Daniela Chirici will Eltern mit ADHS-betroffenen Kindern helfen

Daniela Chirici ist Mutter eines von ADHS betroffenen Sohnes, den sie seit 20 Jahre nach Kräften unterstützt. Bild zVg.

Im vergangenen Jahr konnte man in den Medien lesen, dass die Zahl der Kinder mit ADHS (Aufmerksamkeitsdefizit/Hyperaktivitäts-Störung) nach dem Lockdown stark zugenommen hat. Was das Leben mit einem betroffenen Kind bedeutet, hat Daniela Chirici aus Root mit ihrem älteren Sohn Kilian hautnah erlebt. Um aufzuklären, vor allem aber um anderen Müttern oder Familien zu helfen und ihnen Mut zu machen, hat sie ihre Erfahrungen in einem Buch festgehalten, das es sogar bis an die Frankfurter Buchmesse geschafft hat.
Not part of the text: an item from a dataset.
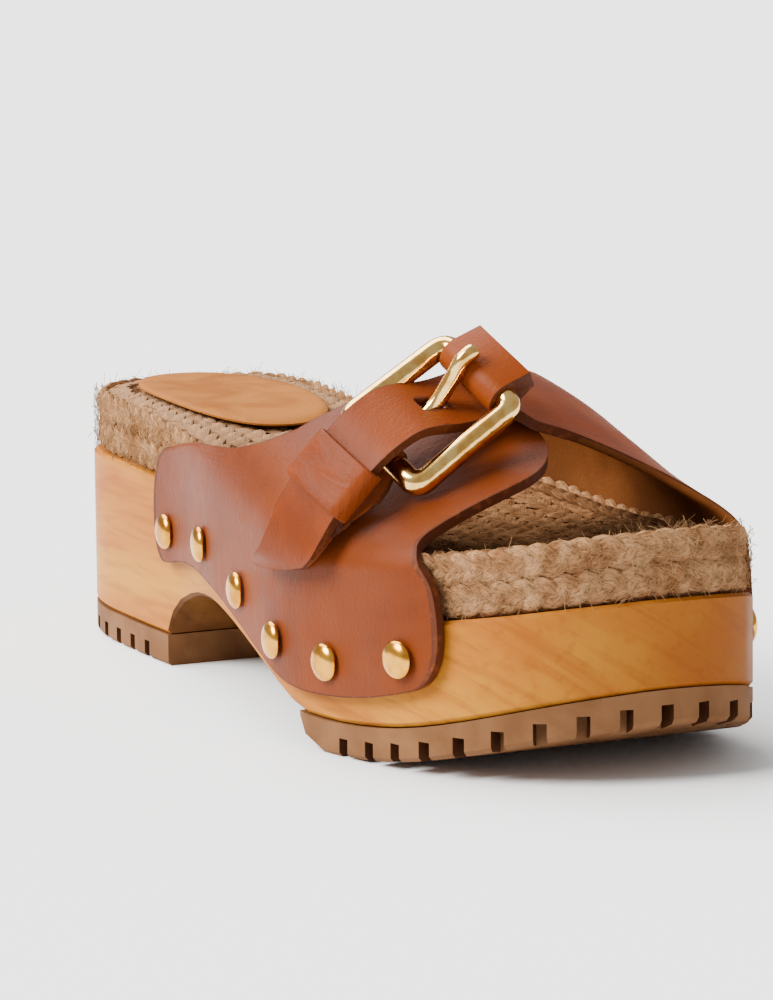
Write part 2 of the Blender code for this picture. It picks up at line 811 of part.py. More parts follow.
def keeper_loop(material, collection):
    """Loop round the strap, as wide as the strap's section with a clearance."""
    clearance = GAP
    top = clearance + KEEPER_WALL
    bottom = -(WALL + clearance + KEEPER_WALL)
    edge = STRAP_WIDTH / 2 + clearance + KEEPER_WALL
    soft = 0.0012
    corners = [
        (edge - soft, top), (edge, top - soft), (edge, bottom + soft), (edge - soft, bottom),
        (0.0, bottom), (-edge + soft, bottom), (-edge, bottom + soft), (-edge, top - soft),
        (-edge + soft, top), (0.0, top + soft / 4),
    ]
    reach = KEEPER_WIDTH / BUCKLE_LENGTH / 2
    near = sum(strap_edges(KEEPER_PLACE - reach)) / 2
    far = sum(strap_edges(KEEPER_PLACE + reach)) / 2
    front, back = strap_edges(KEEPER_PLACE)
    across = (front - back) / np.linalg.norm(front - back)
    outward = np.cross(across, near - far)
    outward /= np.linalg.norm(outward)
    outward *= np.sign(outward @ BUCKLE.n)
    grid = []
    for v, lift in corners:
        row = []
        for step in range(5):
            row.append(near + (far - near) * step / 4 + across * v + outward * lift)
        grid.append(row)
    return leather("keeper_loop", grid, KEEPER_WALL, material, collection, closed=True)


def wire(name, points, thickness, closed, material, collection):
    """Round bar along points in the buckle's plane."""
    curve = bpy.data.curves.new(name, "CURVE")
    curve.dimensions = "3D"
    curve.bevel_depth = thickness / 2
    curve.bevel_resolution = 3
    curve.use_fill_caps = not closed
    spline = curve.splines.new("POLY")
    spline.points.add(len(points) - 1)
    for spot, point in zip(spline.points, points):
        spot.co = (*point, 1.0)
    spline.use_cyclic_u = closed
    spline.use_smooth = True
    curve.materials.append(material)
    item = bpy.data.objects.new(name, curve)
    item.matrix_world = BUCKLE.matrix()
    collection.objects.link(item)
    return item


def rounded_rectangle(half_u, half_v, outer_radius, inner_radius, steps):
    points = []
    corners = (
        (half_u, half_v, outer_radius, 0),
        (-half_u, half_v, inner_radius, 90),
        (-half_u, -half_v, inner_radius, 180),
        (half_u, -half_v, outer_radius, 270),
    )
    for u, v, radius, first in corners:
        centre_u = u - radius * np.sign(u)
        centre_v = v - radius * np.sign(v)
        for step in range(steps + 1):
            angle = radians(first + 90 * step / steps)
            points.append((centre_u + radius * cos(angle), centre_v + radius * sin(angle), 0.0))
    return points


def buckle(material, collection):
    """Frame and prong, in the buckle's plane."""
    half_u = BUCKLE_LENGTH / 2
    loop = rounded_rectangle(half_u, BUCKLE_WIDTH / 2, 0.6 * BAR, 0.75 * BAR, 5)
    wire("buckle_frame", loop, BAR, True, material, collection)
    middle = -STRAP_SHIFT
    hook = BAR / 2 + GAP + PRONG / 2
    path = []
    for degrees in (340, 315, 290, 265, 245):
        path.append((half_u + hook * cos(radians(degrees)), middle, hook * sin(radians(degrees))))
    top = BAR / 2 + GAP + TAB_WALL + GAP + PRONG / 2
    rise = [(0.29, -0.095), (0.08, -0.075), (-0.08, -0.035), (-0.20, 0.040), (-0.34, 0.145)]
    path += [(u * BUCKLE_LENGTH, middle, n * BUCKLE_LENGTH) for u, n in rise]
    path += [(-half_u + 0.002, middle, top + GAP), (-half_u - 0.0015, middle, top + 2 * GAP)]
    path = [tuple(point) for point in spline_through(path, 2, closed=False)]
    wire("buckle_prong", path, PRONG, False, material, collection)


def buckle_tab(material, collection):
    """Sleeve folded round the buckle's inner bar, its two layers closed and cut square."""
    bar_u = -BUCKLE_LENGTH / 2
    inner = BAR / 2 + GAP
    outer = inner + TAB_WALL
    end = TAB_WALL + GAP
    curve = bpy.data.curves.new("buckle_tab", "CURVE")
    curve.dimensions = "2D"
    curve.fill_mode = "BOTH"
    curve.extrude = TAB_WIDTH / 2
    fold = []
    for step in range(13):
        angle = radians(-100 + 200 * step / 12)
        fold.append((bar_u + outer * cos(angle), outer * sin(angle)))
    square = [(bar_u - TAB_LENGTH + outer, end), (bar_u - TAB_LENGTH + outer, -end)]
    hole = []
    for step in range(16):
        angle = -2 * pi * step / 16
        hole.append((bar_u + inner * cos(angle), inner * sin(angle)))
    for points in (fold + square, hole):
        spline = curve.splines.new("POLY")
        spline.points.add(len(points) - 1)
        for spot, point in zip(spline.points, points):
            spot.co = (*point, 0.0, 1.0)
        spline.use_cyclic_u = True
    curve.materials.append(material)
    item = bpy.data.objects.new("buckle_tab", curve)
    item.matrix_world = BUCKLE.matrix() @ Matrix.Rotation(radians(90), 4, "X")
    collection.objects.link(item)
    return item


def slot_cutter(name, u, n, length, width, height, collection):
    """Box across the buckle's plane."""
    build = bmesh.new()
    bmesh.ops.create_cube(build, size=1.0, matrix=Matrix.Diagonal((length, width, height, 1.0)))
    mesh = bpy.data.meshes.new(name)
    build.to_mesh(mesh)
    build.free()
    item = bpy.data.objects.new(name, mesh)
    item.matrix_world = BUCKLE.matrix() @ Matrix.Translation((u, -STRAP_SHIFT, n))
    item.hide_render = True
    item.display_type = "WIRE"
    collection.objects.link(item)
    return item


def rivets(material, collection):
    """Domed rivets through the leather, the same row on both sides."""
    profile = [(0.0, RIVET_RISE)]
    for degrees in (62, 38, 14):
        angle = radians(degrees)
        profile.append((RIVET / 2 * cos(angle), RIVET_RISE * (0.18 + 0.82 * sin(angle))))
    profile += [(RIVET / 2, 0.0), (0.0, 0.0)]
    mesh = bpy.data.meshes.new("rivet")
    build = bmesh.new()
    spots = [build.verts.new((radius, 0.0, height)) for radius, height in profile]
    for near, far in zip(spots[:-1], spots[1:]):
        build.edges.new((near, far))
    build.to_mesh(mesh)
    build.free()
    mesh.materials.append(material)
    for side, word in ((-1, "outer"), (1, "inner")):
        for number, place in enumerate(RIVET_PLACES, start=1):
            along = place * LENGTH
            wall_top = section_curve(along, side)[2]
            level = side * (2 - RIVET_ABOVE_HEM / (wall_top - hem_height(along)))
            normal = Vector(last_normal(along, level))
            item = bpy.data.objects.new(f"rivet_{word}_{number}", mesh)
            spot = to_world(on_last(along, level, WALL + GAP))
            turn = normal.to_track_quat("Z", "Y").to_matrix().to_4x4()
            item.matrix_world = Matrix.Translation(spot) @ turn
            screw = item.modifiers.new("turn", "SCREW")
            screw.steps = 12
            screw.render_steps = 12
            screw.use_merge_vertices = True
            screw.merge_threshold = 0.00001
            collection.objects.link(item)


def stand_on_middle(collection, cutters):
    """Put the origin under the middle of the whole shoe."""
    bpy.context.view_layer.update()
    graph = bpy.context.evaluated_depsgraph_get()
    corners = []
    for item in collection.objects:
        if item.type == "EMPTY":
            continue
        seen = item.evaluated_get(graph)
        mesh = seen.to_mesh()
        corners += [item.matrix_world @ vertex.co for vertex in mesh.vertices]
        seen.to_mesh_clear()
    base = bpy.data.objects.new("shoe_origin", None)
    collection.objects.link(base)
    middle = [(min(c[i] for c in corners) + max(c[i] for c in corners)) / 2 for i in range(2)]
    floor = min(c[2] for c in corners)
    for item in [*collection.objects, *cutters.objects]:
        if item is not base:
            item.parent = base
    base.location = (-middle[0], -middle[1], -floor)
    return base


for old in list(bpy.data.objects):
    bpy.data.objects.remove(old, do_unlink=True)

SHOE = bpy.data.collections.new("wooden_sole_sandal")
CUTTERS = bpy.data.collections.new("cutters")
bpy.context.scene.collection.children.link(SHOE)
bpy.context.scene.collection.children.link(CUTTERS)

MATERIALS = {
    "wood": make_material("wood", (209, 153, 99), 0.45),
    "rubber": make_material("rubber", (161, 112, 79), 0.65),
    "jute": make_material("jute", (168, 125, 90), 0.9),
    "insole": make_material("insole_leather", (206, 152, 104), 0.6),
    "leather": make_material("leather", (178, 104, 60), 0.42),
    "brass": make_material("brass", (222, 185, 116), 0.2, 1.0),
}

wood_sole(MATERIALS["wood"], SHOE)
outsoles(MATERIALS["rubber"], SHOE, CUTTERS)
jute_midsole(MATERIALS["jute"], SHOE)
insole_pad(MATERIALS["insole"], SHOE)
outer_panel(MATERIALS["leather"], SHOE)
vamp = inner_panel(MATERIALS["leather"], SHOE)
chape = chape_strip(MATERIALS["leather"], SHOE)
keeper_loop(MATERIALS["leather"], SHOE)
buckle(MATERIALS["brass"], SHOE)
buckle_tab(MATERIALS["leather"], SHOE)
rivets(MATERIALS["brass"], SHOE)
cut(vamp, slot_cutter("strap_slot", -0.06 * BUCKLE_LENGTH, 0.0, SLOT_LENGTH, SLOT_WIDTH, 0.014, CUTTERS))
cut(chape, slot_cutter("chape_slot", 0.52 * BUCKLE_LENGTH, 0.0, 2.2 * SLOT_LENGTH, SLOT_WIDTH, 0.016, CUTTERS))
stand_on_middle(SHOE, CUTTERS)
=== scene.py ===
"""Looks of the wooden sole sandal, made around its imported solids.

Frame: metres, +Z up, toe toward -Y, inner side toward +X, the floor at z = 0.
"""

import logging
import math
from collections.abc import Callable
from dataclasses import dataclass, field
from enum import Enum, IntEnum

import bmesh
import bpy
import numpy as np
from mathutils import Matrix, Vector
from mathutils.bvhtree import BVHTree


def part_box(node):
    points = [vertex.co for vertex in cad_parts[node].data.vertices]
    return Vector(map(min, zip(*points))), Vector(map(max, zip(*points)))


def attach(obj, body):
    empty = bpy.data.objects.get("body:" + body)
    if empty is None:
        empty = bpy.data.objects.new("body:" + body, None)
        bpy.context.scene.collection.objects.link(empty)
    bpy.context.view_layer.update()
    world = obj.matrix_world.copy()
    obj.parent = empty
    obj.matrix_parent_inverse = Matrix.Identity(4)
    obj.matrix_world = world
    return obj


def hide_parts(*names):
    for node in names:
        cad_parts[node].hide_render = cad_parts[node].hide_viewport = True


logging.basicConfig(level=logging.INFO, format="%(levelname)s %(message)s")
LOG = logging.getLogger("sandal")

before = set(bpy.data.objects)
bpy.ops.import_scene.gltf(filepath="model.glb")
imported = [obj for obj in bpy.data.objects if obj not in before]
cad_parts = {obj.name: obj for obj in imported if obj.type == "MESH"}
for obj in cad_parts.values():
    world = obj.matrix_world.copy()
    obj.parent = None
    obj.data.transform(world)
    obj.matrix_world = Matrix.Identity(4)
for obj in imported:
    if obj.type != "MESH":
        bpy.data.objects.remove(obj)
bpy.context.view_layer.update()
Colour = tuple[float, float, float]
Look = bpy.types.Material
Piece = bpy.types.Object
# Centres of a tube, the directions of its width and its depth, and whether it is closed.
Run = tuple[np.ndarray, np.ndarray, np.ndarray, bool]
# Says of a face and its piece's search tree whether the face is chosen.
FaceTest = Callable[[bmesh.types.BMFace, BVHTree], bool]

# Factor, colours and result of a Mix node that blends colours.
MIX_SHARE, MIX_FIRST, MIX_SECOND, MIX_RESULT = 0, 6, 7, 2
# A ray starts this far off its face, so that it doesn't meet that face.
SKIN = 0.00002
# A face of the rubber that sees another one nearer than this is inside a notch and gets painted shade.
NOTCH_REACH = 0.006
# Ends and height of the arch between heel and forefoot, whose faces get painted shade.
ARCH_FRONT, ARCH_BACK, ARCH_TOP = -0.0535, 0.0540, 0.036
# Length of cord to one step of its UV map, and the step where a closed cord meets itself.
CORD_STEP, CORD_SEAM = 0.004, 0.3


class Slot(Enum):
    """Material slots of the record."""

    WOOD = "wood"
    RUBBER = "rubber"
    JUTE = "jute"
    INSOLE = "insole_leather"
    LEATHER = "leather"
    BRASS = "brass"


def srgb(colour: Colour) -> tuple[float, float, float, float]:
    """Linear colour from 0 to 255 values.

    Args:
        colour: red, green and blue as a screen shows them.

    Returns:
        The linear colour with full alpha.
    """
    linear = []
    for value in colour:
        share = value / 255
        linear.append(share / 12.92 if share <= 0.04045 else ((share + 0.055) / 1.055) ** 2.4)
    return (linear[0], linear[1], linear[2], 1.0)


class Value:
    """A shader socket on which arithmetic adds Math nodes."""

    def __init__(self, net: "Net", socket: bpy.types.NodeSocket) -> None:
        """Keep the socket and the net that it belongs to."""
        self.net = net
        self.socket = socket

    def _math(self, operation: str, first: "Value | float", second: "Value | float") -> "Value":
        """Add one Math node."""
        return self.net.node("ShaderNodeMath", {"operation": operation}, {0: first, 1: second})

    def __add__(self, other: "Value | float") -> "Value":
        """Sum."""
        return self._math("ADD", self, other)

    __radd__ = __add__

    def __sub__(self, other: "Value | float") -> "Value":
        """Difference."""
        return self._math("SUBTRACT", self, other)

    def __rsub__(self, other: "Value | float") -> "Value":
        """Difference, the other way round."""
        return self._math("SUBTRACT", other, self)

    def __mul__(self, other: "Value | float") -> "Value":
        """Product."""
        return self._math("MULTIPLY", self, other)

    __rmul__ = __mul__

    def band(self, low: float, high: float) -> "Value":
        """Smooth step from 0 at low to 1 at high."""
        inputs = {"Value": self, "From Min": low, "From Max": high}
        return self.net.node("ShaderNodeMapRange", {"interpolation_type": "SMOOTHSTEP"}, inputs)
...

Schon als Kilian ein Kleinkind war, merkte Daniela Chirici, dass er anders war als andere Kinder: immer aktiv und sehr impulsiv. Sie suchte die Schuld für sein Verhalten bei sich, zweifelte an ihren erzieherischen Fähigkeiten, nicht zuletzt weil sie von ihrem Umfeld oft angegriffen wurde und sich andere Mütter von ihr abwandten. Erst im Kindergarten wurde Daniela Chirici mit der Vermutung auf ADHS bei Kilian konfrontiert und leitete die ersten Schritte ein. Es folgten umfassende Abklärungen, die den Verdacht der Kindergärtnerin schliesslich bestätigten. «Schade, dass bis dahin schon wertvolle Zeit verstrichen war», bedauert die zweifache Mutter. Sie begann, sich intensiv mit dem Thema zu befassen, und trat einer Elterngesprächsgruppe bei. «Endlich habe ich gemerkt, dass ich nicht daneben bin», stellte sie erleichtert fest, «alle kämpften mit ähnlichen Schwierigkeiten.»
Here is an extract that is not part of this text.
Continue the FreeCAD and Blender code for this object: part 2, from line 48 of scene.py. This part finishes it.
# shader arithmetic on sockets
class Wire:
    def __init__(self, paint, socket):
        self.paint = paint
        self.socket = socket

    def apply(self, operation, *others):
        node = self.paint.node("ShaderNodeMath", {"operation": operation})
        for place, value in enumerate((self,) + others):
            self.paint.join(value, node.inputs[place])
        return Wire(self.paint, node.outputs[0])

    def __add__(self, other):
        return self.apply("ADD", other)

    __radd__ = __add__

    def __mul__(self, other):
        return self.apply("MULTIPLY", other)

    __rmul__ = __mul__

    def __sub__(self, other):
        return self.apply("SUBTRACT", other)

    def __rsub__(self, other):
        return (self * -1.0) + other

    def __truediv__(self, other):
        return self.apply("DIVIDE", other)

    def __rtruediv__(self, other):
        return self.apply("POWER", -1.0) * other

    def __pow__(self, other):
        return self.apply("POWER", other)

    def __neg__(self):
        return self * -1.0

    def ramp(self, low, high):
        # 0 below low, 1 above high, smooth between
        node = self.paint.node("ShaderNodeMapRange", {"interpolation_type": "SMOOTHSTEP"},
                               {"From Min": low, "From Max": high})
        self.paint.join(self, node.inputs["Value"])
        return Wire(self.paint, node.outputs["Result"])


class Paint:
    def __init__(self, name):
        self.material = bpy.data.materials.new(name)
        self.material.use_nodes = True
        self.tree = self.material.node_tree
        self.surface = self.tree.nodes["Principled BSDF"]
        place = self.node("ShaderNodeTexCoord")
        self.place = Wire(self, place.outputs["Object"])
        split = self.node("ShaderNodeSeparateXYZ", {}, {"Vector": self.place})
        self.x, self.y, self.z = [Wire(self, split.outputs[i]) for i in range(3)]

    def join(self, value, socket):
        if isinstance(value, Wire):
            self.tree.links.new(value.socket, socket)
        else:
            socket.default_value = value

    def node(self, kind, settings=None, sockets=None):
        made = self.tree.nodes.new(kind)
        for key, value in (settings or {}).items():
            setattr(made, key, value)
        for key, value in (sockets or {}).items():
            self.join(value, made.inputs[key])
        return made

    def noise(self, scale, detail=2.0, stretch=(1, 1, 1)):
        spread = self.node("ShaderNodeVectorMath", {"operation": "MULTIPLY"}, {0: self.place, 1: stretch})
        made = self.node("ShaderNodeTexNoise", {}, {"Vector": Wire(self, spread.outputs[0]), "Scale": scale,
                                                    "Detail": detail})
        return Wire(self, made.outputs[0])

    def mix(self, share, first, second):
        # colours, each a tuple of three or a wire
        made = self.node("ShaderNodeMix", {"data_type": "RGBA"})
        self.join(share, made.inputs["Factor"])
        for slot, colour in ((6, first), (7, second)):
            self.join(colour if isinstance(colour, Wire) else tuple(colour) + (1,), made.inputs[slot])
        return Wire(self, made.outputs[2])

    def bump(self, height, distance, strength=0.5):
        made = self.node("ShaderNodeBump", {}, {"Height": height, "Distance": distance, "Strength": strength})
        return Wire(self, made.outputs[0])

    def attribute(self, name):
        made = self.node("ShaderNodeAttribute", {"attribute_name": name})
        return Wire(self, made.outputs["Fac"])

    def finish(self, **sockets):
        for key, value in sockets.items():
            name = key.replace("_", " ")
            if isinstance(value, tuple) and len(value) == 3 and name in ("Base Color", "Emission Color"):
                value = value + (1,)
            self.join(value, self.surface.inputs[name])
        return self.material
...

Mittlerweile ist Kilian 20 Jahre alt und hat gelernt, mit seiner Besonderheit umzugehen. «Er kennt seine Stärken und Schwächen und steht zu seinem ADHS», sagt die Mutter und ist glücklich darüber, dass er dank einem sehr guten Betreuer in der Schreinerei der Stiftung Brändi eine praktische Anlehre machen konnte, auf die er aufbauen kann, wenn er so weit ist.

Hinter diesem Erfolg liegt aber ein langer, beschwerlicher Weg. «Er hatte eine schwere Schulkarriere», erinnert sich Daniela Chirici. Mehrmals war sie gezwungen, eine neue Schule für ihren Sohn zu finden, in der er seinen Fähigkeiten entsprechend gefördert wurde und sich integrieren konnte. Damit verbunden waren auch immer kräfteraubende Auseinandersetzungen mit Behörden und Institutionen. «Wenn ich nicht immer geschaut und gekämpft hätte, wäre er verloren gewesen», ist sie überzeugt. Im Buch gibt sie Einblicke über all diese Jahre, in denen es viele Rückschläge gab, sich aber auch immer wieder ein Türchen öffnete. Eine Erkenntnis zieht sich wie ein roter Faden durch die ganze Zeit: «Man darf nicht aufgeben, dranbleiben lohnt sich.»

Hilfreich für Daniela Chirici und für Kilian war nebst dem intensiven Austausch mit der Schule und Psychologen auch der Verhaltenstherapeut, den Kilian zehn Jahre lang alleine oder gelegentlich zusammen mit seiner Mutter besuchte. Zudem war und ist Aufklärungsarbeit für sie immer sehr wichtig. So hat sie sich einige Jahre ehrenamtlich in der ADHS-Organisation engagiert und hat eingewilligt, als das Schweizer Fernsehen eine DOK-Sendung über ADHS drehen wollte. Über einen Zeitraum von zehn Jahren, hat die Reporterin Michéle Sauvain Kilian, sein Bruder und seine Mutter begleitet. Daraus sind zwei DOK Filme entstanden: „Hyperaktive Kinder, Modeerscheinung oder Warnsingnal“ 2011 und „Leben mit ADHS“ 2017 sowie die Reportage „Kilian- Eine Kindheit mit ADHS“ 2020. Zudem hat sich die ausgebildete Krankenschwester zur Elternberaterin und später zur Entwicklungs- und Lerntherapeutin weitergebildet – Kompetenzen, mit denen sie heute in einer spezialisierten Praxisgemeinschaft vielen Kindern und deren Eltern helfen kann.